A walk-in cooler or freezer is a high-humidity location where frost will build up over time on the equipment. During defrost cycle; this frost turns into water that runs down the equipment. Also, many health codes require regularly scheduled washing of the interiors for cleanliness. This would make the interior a wet location and the Code reference would be Sections 300.6 for general requirements and 314.15(A) for the boxes and fittings. NEC 314.15 Damp, Wet, or Hazardous (Classified) Locations

Have you ever seen a light installed like this? there maybe a reason.....


----------



## Pcinspector1 (Apr 1, 2011)

globe,

The outlet is inside the cooler above a fixed glass next to the walk-in door. There is 12" above the window with the outlet and box ran by conduit. I think moisture from condensation will be a problem and may need protection with a plastic weatherproof cover.
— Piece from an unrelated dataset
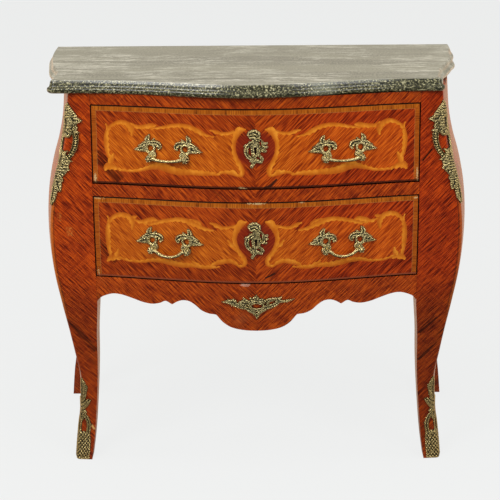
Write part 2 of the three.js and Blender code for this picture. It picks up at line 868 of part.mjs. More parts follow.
function handlePlate(drawer, away) {
  const frame = handleFrame(drawer);
  const size = ([u, v]) => [u * leafLength, v * leafHeight];
  const flat = extrude(
    outline(leafShares.map(size), [leafHoleShares.map(size)]),
    plateThickness + plateSink,
  );
  const leaf = warped(flat, (u, v, d) => {
    const side = away * (frame.half + u);
    return inHandle(frame, side, v, surfaceOut(frame, side, v) + d - plateSink);
  });
  const leafSolid = toSolid(away > 0 ? leaf : flipped(leaf));
  const sheet = leafSolid.subtract(toSolid(drawerFrontBlank(drawer, fit)));
  const postEnd = nutSeat(drawer, frame, away) - fit - nutThickness - postTail;
  const foot = plateThickness / 2;
  const pommel = [
    [0, postEnd], [postRadius, postEnd], [postRadius, foot], [pommelNeck, foot],
    ...pommelShares.map(([r, d]) => [pommelRadius * r, pommelReach * d]),
    [0, pommelReach],
  ];
  const turning = pommel.map(([r, d]) => new THREE.Vector2(r, d));
  const knob = new THREE.LatheGeometry(turning, roundSides);
  const turned = warped(knob, (x, y, z) => inHandle(frame, away * frame.half + x, z, y));
  const pin = pinCutter(frame, away);
  return toGeometry(sheet.add(toSolid(flipped(turned))).subtract(pin));
}

// Cylinder along a handle's chord, from one place to another
function chordRod(frame, from, to, radius) {
  const rod = new THREE.CylinderGeometry(radius, radius, to - from, roundSides)
    .translate(0, (from + to) / 2, 0);
  return toSolid(warped(rod, (x, y, z) => inHandle(frame, y, x, bailReach - z)));
}

function pinCutter(frame, away) {
  const inner = away * (frame.half - pommelRadius - overrun);
  const end = away * (frame.half + bailPinEnd);
  const radius = bailPinRadius + bailPinGap;
  return chordRod(frame, Math.min(inner, end), Math.max(inner, end), radius);
}

// Right half of a bail from its lowest point to its pin, as shares of its half and drop
const bailShares = [[0, 1], [0.36, 0.88], [0.66, 0.5], [0.86, 0.08], [1, 0]];

function bail(drawer) {
  const frame = handleFrame(drawer);
  const pinStart = frame.half - pommelRadius;
  const half = bailShares.map(([u, v]) => [pinStart * u, -drawer.bailDrop * v]);
  const bow = [...half.slice(1).reverse().map(([u, v]) => [-u, v]), ...half];
  const curve = new THREE.CatmullRomCurve3(bow.map(([u, v]) => at(u, v, 0)));
  const rod = new THREE.ExtrudeGeometry(outline(ringPoints(bailRadius, roundSides)), {
    steps: 12, extrudePath: curve, bevelEnabled: false,
  });
  const swept = warped(rod, (u, v, d) => inHandle(frame, u, v, bailReach + d));
  const body = toSolid(swept);
  const pinEnd = frame.half - bailPinEnd;
  const pins = [-1, 1].map((away) => {
    const from = away * (pinStart - bailRadius * 2);
    const to = away * pinEnd;
    return chordRod(frame, Math.min(from, to), Math.max(from, to), bailPinRadius);
  });
  return toGeometry(join([body, ...pins]));
}

// Bore for a handle post through the drawer front, with a seat for its nut behind
function handleCuts(drawer) {
  const frame = handleFrame(drawer);
  return [-1, 1].flatMap((away) => {
    const u = away * frame.half;
    const seat = nutSeat(drawer, frame, away);
    const behind = -drawerFrontThickness * 3;
    const bore = outRod(frame, u, behind, overrun * 2, postBoreRadius);
    const pocket = outRod(frame, u, behind, seat, nutSeatRadius);
    return [bore, pocket];
  });
}

// Cylinder straight out of the drawer front at one place of a handle's chord
function outRod(frame, u, from, to, radius) {
  const rod = new THREE.CylinderGeometry(radius, radius, to - from, roundSides)
    .translate(0, (from + to) / 2, 0);
  return toSolid(flipped(warped(rod, (x, y, z) => inHandle(frame, u + x, z, y))));
}

// Where a nut seats: a little inside the front's inner face, measured out from the chord
function nutSeat(drawer, frame, away) {
  const u = away * frame.half;
  let d = -drawerFrontThickness;
  const rounds = 6;
  for (let round = 0; round < rounds; round += 1) {
    const p = inHandle(frame, u, 0, d);
    d += p.y - frontInnerY(drawer, p.x);
  }
  return d + nutSeatDepth;
}

function handleNut(drawer, away) {
  const frame = handleFrame(drawer);
  const seat = nutSeat(drawer, frame, away) - fit;
  const hex = 6;
  const shape = outline(ringPoints(nutRadius, hex), [ringPoints(postBoreRadius, roundSides)]);
  const nut = extrude(shape, nutThickness);
  const u = away * frame.half;
  return warped(nut, (x, y, z) => inHandle(frame, u + x, y, seat - nutThickness + z));
}

// Escutcheon: an uneven cartouche of scrolls with a keyhole, as shares of its size
const cartoucheShares = [
  [0.02, -0.5], [0.1, -0.42], [0.04, -0.36], [0.22, -0.32], [0.3, -0.22], [0.2, -0.16],
  [0.3, -0.04], [0.46, 0.0], [0.36, 0.06], [0.5, 0.14], [0.44, 0.22], [0.3, 0.24],
  [0.2, 0.33], [0.12, 0.38], [0.16, 0.46], [0.0, 0.5], [-0.1, 0.44], [-0.24, 0.46],
  [-0.2, 0.33], [-0.06, 0.3], [-0.14, 0.2], [-0.3, 0.18], [-0.46, 0.14], [-0.5, 0.0],
  [-0.4, -0.14], [-0.24, -0.24], [-0.1, -0.32], [-0.06, -0.4], [-0.14, -0.46],
];

function escutcheon(drawer) {
  const size = ([u, v]) => [u * escutcheonWidth, v * escutcheonHeight];
  const z = keyZ(drawer);
  const shape = outline(cartoucheShares.map(size), [keyholePoints(0)]);
  const plate = warped(extrude(shape, plateThickness + plateSink), (u, v, d) => (
    at(u, frontY(u, z + v) - d + plateSink, z + v)
  ));
  return toGeometry(toSolid(plate).subtract(toSolid(drawerFrontBlank(drawer, fit))));
}

function drawerFront(drawer) {
  const hole = outline(keyholePoints(fit).map(([x, z]) => [x, z + keyZ(drawer)]));
  const keyLength = drawerFrontThickness * 3;
  const key = toSolid(alongFront(hole, keyLength - bellyDepth - frontBow, keyLength * 2));
  return toGeometry(cut(toSolid(drawerFrontBlank(drawer, 0)), [
    ...bothSides(handleCuts(drawer)),
    ...bothSides(tailSockets(drawer, false)),
    toSolid(drawerBottom(drawer, fit)),
    toSolid(lockBlock(drawer, fit)),
    key,
  ]));
}

// Apron mount: two leafy wings round an oval, right half as shares of its size
const wingShares = [
  [0, -0.5], [0.05, -0.42], [0.08, -0.24], [0.16, -0.14], [0.26, -0.06], [0.3, 0.06],
  [0.42, 0.1], [0.5, 0.24], [0.4, 0.2], [0.33, 0.34], [0.22, 0.32], [0.12, 0.2],
  [0.07, 0.34], [0.02, 0.42],
];
const eyeWidthShare = 0.06;
const eyeHeightShare = 0.08;

function apronMount() {
  const right = wingShares.map(([u, v]) => [u * apronMountWidth, v * apronMountHeight]);
  const left = right.slice(1).reverse().map(([u, v]) => [-u, v]);
  const crown = [0, apronMountHeight / 2];
  const eye = ringPoints(1, roundSides).map(([u, v]) => [
    apronMountWidth * eyeWidthShare * u,
    apronMountHeight * eyeHeightShare * v,
  ]);
  const middle = lowerBottom - apronMountDrop;
  const shape = outline([...right, crown, ...left], [eye]);
  const plate = warped(extrude(shape, plateThickness + plateSink), (u, v, d) => (
    at(u, frontY(u, middle + v) - d + plateSink, middle + v)
  ));
  return toGeometry(toSolid(plate).subtract(toSolid(apronBody(fit))));
}

// Mounts wrapped round the arris: height share, reach over the front and over the side
const cornerMountShares = [
  [0, 0.04], [0.06, 0.3], [0.13, 0.38], [0.17, 0.36], [0.18, 0.56], [0.24, 0.58],
  [0.3, 0.44], [0.33, 0.52], [0.37, 0.8], [0.42, 0.7], [0.48, 0.92], [0.55, 0.84],
  [0.63, 0.8], [0.71, 0.8], [0.73, 0.46], [0.78, 0.7], [0.83, 1], [0.88, 0.56],
  [0.95, 0.3], [1, 0.04],
];
const cornerGapShares = [0.5, 0.68]; // the open stretch inside its long C scroll
const wrapNearShare = 0.6; // a narrow band's bend, as a share of its reach
const wrapCornerShare = 0.6; // its stand at the arris, as a share of its thickness
const sabotShares = [
  [0, 0.85], [0.05, 0.94], [0.12, 0.98], [0.3, 0.96], [0.38, 0.88], [0.45, 0.66],
  [0.5, 0.52], [0.56, 0.4], [0.62, 0.48], [0.69, 0.6], [0.72, 0.74], [0.74, 0.48],
  [0.82, 0.5], [0.9, 0.5], [0.96, 0.34], [1, 0.06],
];

function wrapSection(z, reach) {
  const x = arrisX(z);
  const y = frontY(x, z);
  const outside = wrapThickness;
  const corner = outside * wrapCornerShare;
  const onFront = (s, d) => at(x - s, frontY(x - s, z) - d, z);
  const onSide = (s, d) => at(sideX(y + s, z) + d, y + s, z);
  const near = Math.min(arrisRadius, reach * wrapNearShare);
  const inside = -Math.min(plateSink, near / 2);
  return [
    onFront(reach, inside), onFront(near, inside), onSide(near, inside), onSide(reach, inside),
    onSide(reach, outside), onSide(near, outside), at(x + corner, y - corner, z),
    onFront(near, outside), onFront(reach, outside),
  ];
}

function wrappedMount(shares, bottom, top, reach) {
  return toSolid(loft(shares.map(([rise, reachShare]) => (
    wrapSection(bottom + (top - bottom) * rise, reach * reachShare)
  ))));
}

function cornerMount() {
  const top = carcassTop - cornerMountDrop;
  const bottom = top - cornerMountHeight;
  const [low, high] = cornerGapShares.map((share) => bottom + cornerMountHeight * share);
  const x = arrisX((low + high) / 2);
  const y = arrisY((low + high) / 2);
  const gap = toSolid(block(
    at(x - cornerGapHalf, y - overrun * 2, low),
    at(x + overrun * 3, y + cornerGapHalf, high),
  ));
  const band = wrappedMount(cornerMountShares, bottom, top, cornerMountReach);
  return toGeometry(cut(band, [gap, toSolid(frontPost(fit))]));
}

function sabot() {
  const band = wrappedMount(sabotShares, 0, sabotHeight, sabotReach);
  return toGeometry(cut(band, [toSolid(frontPost(fit))]));
}

function buildCarcass() {
  const topRail = toSolid(rail(upperTop, carcassTop));
  const middleRail = toSolid(rail(lowerTop, upperBottom));
  addPiece('marble_top', marbleSlab(), 'marble');
  addPiece('top_panel', topPanel(), 'oak');
  addPiece('top_rail', toGeometry(cut(topRail, [boltMortise(drawers[0])])), 'kingwood');
  addPiece('middle_rail', toGeometry(cut(middleRail, [boltMortise(drawers[1])])), 'kingwood');
  addPiece('apron', apronBody(0), 'kingwood');
  addPair('front_post', frontPost(0), 'kingwood');
  addPair('rear_post', rearPost(), 'kingwood');
  addPair('side_panel', sidePanel(), 'kingwood');
  addPiece('back_panel', backPanel(), 'oak');
  addPiece('bottom_panel', bottomPanel(), 'oak');
  addPiece('dust_panel', dustPanel(), 'oak');
  addPair('upper_runner', runner(upperBottom), 'oak');
  addPair('lower_runner', runner(lowerBottom), 'oak');
  addPair('corner_mount', cornerMount(), 'brass');
  addPair('sabot', sabot(), 'brass');
  addPiece('apron_mount', apronMount(), 'brass');
}

function buildDrawer(drawer) {
  const { name } = drawer;
  addPiece(`${name}_drawer_front`, drawerFront(drawer), 'kingwood');
  addPair(`${name}_drawer_side`, drawerSide(drawer), 'oak');
  addPiece(`${name}_drawer_back`, drawerBack(drawer), 'oak');
  addPiece(`${name}_drawer_bottom`, drawerBottom(drawer, 0), 'oak');
  addPiece(`${name}_lock_case`, lockCase(drawer), 'steel');
  addPiece(`${name}_lock_bolt`, boltBlock(drawer, 0, drawer.top), 'steel');
  addPiece(`${name}_escutcheon`, escutcheon(drawer), 'brass');
  addPair(`${name}_plate_outer`, handlePlate(drawer, 1), 'brass');
  addPair(`${name}_plate_inner`, handlePlate(drawer, -1), 'brass');
  addPair(`${name}_nut_outer`, handleNut(drawer, 1), 'brass');
  addPair(`${name}_nut_inner`, handleNut(drawer, -1), 'brass');
  addPair(`${name}_bail`, bail(drawer), 'brass');
}

buildCarcass();
drawers.forEach(buildDrawer);

export default chest;
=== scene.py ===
import math
import bmesh
import bpy
import numpy as np
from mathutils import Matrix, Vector


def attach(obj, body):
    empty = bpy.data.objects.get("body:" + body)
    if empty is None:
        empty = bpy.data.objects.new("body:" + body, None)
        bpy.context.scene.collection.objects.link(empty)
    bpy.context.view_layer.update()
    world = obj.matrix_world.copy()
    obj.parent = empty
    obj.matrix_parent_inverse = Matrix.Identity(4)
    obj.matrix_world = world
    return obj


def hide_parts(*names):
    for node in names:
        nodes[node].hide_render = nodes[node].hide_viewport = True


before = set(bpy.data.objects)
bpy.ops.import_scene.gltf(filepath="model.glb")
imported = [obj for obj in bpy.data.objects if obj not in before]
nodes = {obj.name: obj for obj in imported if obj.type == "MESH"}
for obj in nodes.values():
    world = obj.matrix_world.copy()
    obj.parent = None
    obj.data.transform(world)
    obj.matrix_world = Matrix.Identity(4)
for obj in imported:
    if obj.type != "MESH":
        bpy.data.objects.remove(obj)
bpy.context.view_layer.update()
print("frame loaded,", len(nodes), "nodes")

# Body surfaces
# Everything below works in millimetres and turns to metres when a mesh is made.
body = {
    "height": 800, "bellyHalf": 404, "bellyDepth": 170, "frontBow": 58, "sideFlare": 40,
    "backPlane": 221, "caseTop": 775, "openingHalf": 318, "gap": 0.3, "footTrim": 4,
    "arris": [
        (0, 0.936, 0.868), (0.058, 0.926, 0.819), (0.13, 0.911, 0.783), (0.215, 0.903, 0.783),
        (0.28, 0.911, 0.819), (0.36, 0.933, 0.88), (0.45, 0.963, 0.945), (0.54, 0.99, 0.988),
        (0.625, 1, 1), (0.7, 0.993, 0.99), (0.765, 0.97, 0.965), (0.83, 0.934, 0.932),
        (0.9, 0.907, 0.9), (1, 0.891, 0.868),
    ],
    "leg": [
        (0, 0.853, 0.49, 0.74), (0.058, 0.838, 0.5, 0.76), (0.13, 0.825, 0.515, 0.76),
        (0.215, 0.812, 0.545, 0.8), (0.28, 0.805, 0.61, 0.88), (0.36, 0.8, 0.69, 0.97),
        (0.43, 0.79, 0.78, 1), (0.45, 0.78713, 0.8, 1),
    ],
}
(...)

Mark, I think 314.15 (a) will do! Thanks!

Humidity would be my reasoning, don't tell brudgers, he'll think I'm makin em dance a jig!


----------



## mark handler (Apr 1, 2011)

Pcinspector1 said:
			
		

> Mark, I think 314.15 (a) will do! Thanks!


Good Luck....


----------



## Pcinspector1 (Apr 1, 2011)

Mark,

406.8 (b) may also apply in this application.

pc1


----------



## peach (Apr 3, 2011)

if it's not a dry location, it's something else and GFCI is required.


----------



## Builder Bob (Apr 4, 2011)

GFCI yes..... and also remember article 300.7(A)


----------



## raider1 (Apr 4, 2011)

peach said:
			
		

> if it's not a dry location, it's something else and GFCI is required.





			
				Builder Bob said:
			
		

> GFCI yes..... and also remember article 300.7(A)


Do you have a code section to back up the requirement for GFCI protection in a walk-in cooler?

I posted earlier in this thread the only sections that may apply and I did not see that they applied to this situation.

The 2011 NEC requires GFCI protection for indoor wet locations but unless the walk in cooler is subject to saturation it most likely is nothing more than a damp location and GFCI protection is not needed.

Chris


----------



## Builder Bob (Apr 4, 2011)

Does the sign meet the requriements of 600.10© 2?  If so, no GFCI required for outlet since sign has built in GFCI protection as required by this article.   If not, provide GFCI - still meets the intent.


----------



## earshavewalls (Apr 7, 2011)

All walk-in freezers should have a receptacle for the heat trace to be plugged into so that the condensate will actually drain rather than freeze. I have installed several (a long time ago, in a galaxy far, far away) of these and all have been GFCI protected. I haven't actually installed anything for about 10 years now.........thank goodness!


----------



## peach (Apr 9, 2011)

well, if it's not dry (condensate, rain, snow).. it's not a dry location.  Treat is as a not dry location..


----------